Huawei’s Wider Foldable Phone Teases a New Era of Screen Size
Interest|Phone Selection & Buying

What a Wider Foldable Phone Could Be

A wider foldable phone is a folding smartphone whose main appeal is a broader, more landscape-friendly display ratio that prioritises usable screen width over the tall, remote-control shape of most current foldable devices, aiming to feel closer to a compact tablet when opened while still fitting a pocket when closed. Huawei’s next move appears to sit right on the edge of this idea. Fresh reports suggest the company is working on a wider design language across both foldable and non-foldable phones, challenging the long, narrow look popularised by book-style foldables. While the latest leak focuses on a non-folding handset, it points to a 16:10 aspect ratio and a roughly 6.4in panel, both indicating a shift toward broader displays. This raises a clear question: if Huawei widens its slab phones, how long before its foldable line follows the same template?

Inside Huawei’s Leaked Wider Design

According to a leak reported by Digital Chat Station, Huawei is preparing a wider standard smartphone with a 6.4in display and a 16:10 aspect ratio. That ratio makes the device noticeably broader than many recent phones, which have favoured tall, narrow screens for years. The leak also points to a Kirin 9‑series processor, a 50MP main camera and a 50MP periscope lens, along with a battery said to be around 7,000mAh and possibly closer to 7,500mAh. While this is not described as a Huawei foldable phone, the hardware balance—big battery, wider display, camera focus—lines up with what a future wider foldable design might need. The report also suggests launch timing after the Mate 90 series, hinting that Huawei may use its flagship cycle to introduce a fresh form factor rather than another small refresh.

Why Wider Foldables Matter for Screen Real Estate

The promise of a wider foldable design is simple: more usable space when you open the phone. Today’s book-style foldables often feel like two tall phones fused together, which can be awkward for split-screen apps, video playback, or reading. A shift toward 16:10 or similarly broad ratios could make unfolded devices feel closer to compact tablets, with roomier columns for documents, better layouts for games, and more natural video framing without heavy letterboxing. For multitasking, a wider canvas means side‑by‑side apps can both stay legible instead of one feeling cramped. If Huawei applies its leaked 16:10 thinking to a future foldable form factor, it could deliver larger effective screen real estate without pushing diagonal size to impractical levels. That would mark a cleaner break from today’s incremental hinge tweaks and minor bezel trims, and move the category toward layouts designed for productivity first.

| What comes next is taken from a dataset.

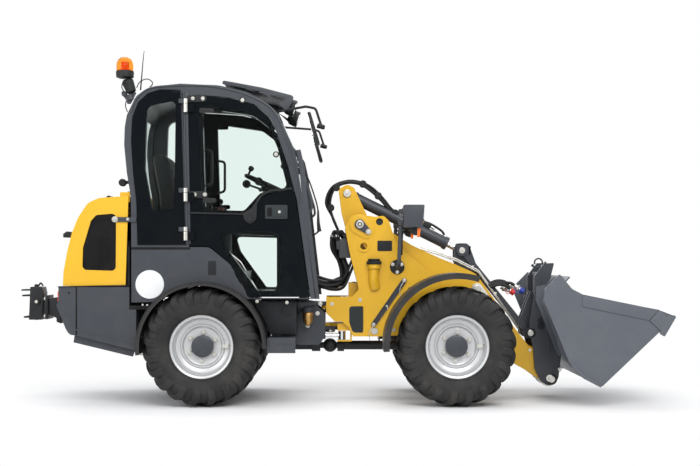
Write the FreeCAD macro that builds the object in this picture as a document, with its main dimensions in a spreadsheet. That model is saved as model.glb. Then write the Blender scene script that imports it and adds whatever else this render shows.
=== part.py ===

A Market Turning Point for Foldable Form Factors

Huawei is not alone in exploring wider phones and foldable formats, but its leaked device underlines where the market may be heading. Rather than endlessly refining the same tall Z Fold-style template, manufacturers appear ready to try new foldable form factors that prioritise width and comfort over sheer height. Wider designs could help foldable smartphones feel less like experiments and more like everyday tools, by aligning the unfolded experience with how people read, watch, and work across multiple apps. If Huawei’s wider non-foldable phone lands well, it may provide a design playbook for a next-generation Huawei foldable phone that departs from today’s norms. That, in turn, would pressure rivals—whether they are already in foldables or still on slabs—to respond with their own reinterpretations of what a modern big-screen phone should look like.